In the final analysis, The Prisoner is about modern man as a dead man.  In his final revolution, the revolution of the solitary, atomized individual unit, there is no “Why?” for this man to be the free individual he imagines himself to be.  He is just as much a prisoner of the dialectic as the collective he opposes, as he has no other higher aims than himself.  When he is enthroned as king, his final revolution results in the launching of a revolution that destroys The Village and launches an ICBM that will presumably destroy London.  Having overcome all his inner demons and the prison of his conscience (that is, the Village and its rovers are 6 grappling with his conscience in the afterlife), and realizing his worst enemy is not the system, the people, or the world, but himself, 6 returns to his old life as No. 1.

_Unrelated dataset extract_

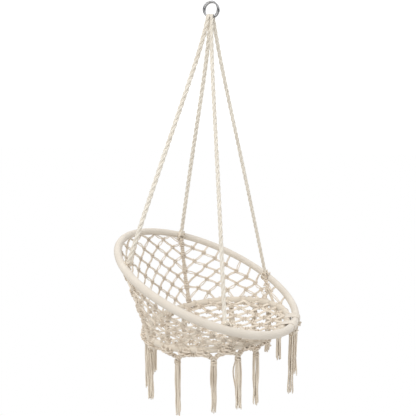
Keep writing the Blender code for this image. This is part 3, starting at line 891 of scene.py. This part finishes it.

In fact, the address to 6’s apartment was always “No. 1.”  In like manner, modernity’s “revolution” in the global village, is the revolution of a meaningless numerological quantification where being “No. 1″ means nothing more than being No. 2 or No. 86 in a world divested of any meaning beyond the individual’s competing ego desires.  While The Prisoner is a treatise against the collective, it is also a warning to unfettered, meaningless individualism.  McGoohan foresaw the coming age of dystopian control where all of us would be tracked by a numerological cipher, under the “wandering stars” of the stellar luminaries that emblazon the heavens of the surveillance dome of the Village.  In biblical symbology, the celestial luminaries are guided by angelic intelligences, or Watchers that correspond to earthly potentates.  In the Village, the control grid of the Watchers is primarily technological and scientific, where man has been converted into a generic number in a long set of numbers, as if he were himself a cipher to be decoded and programmed.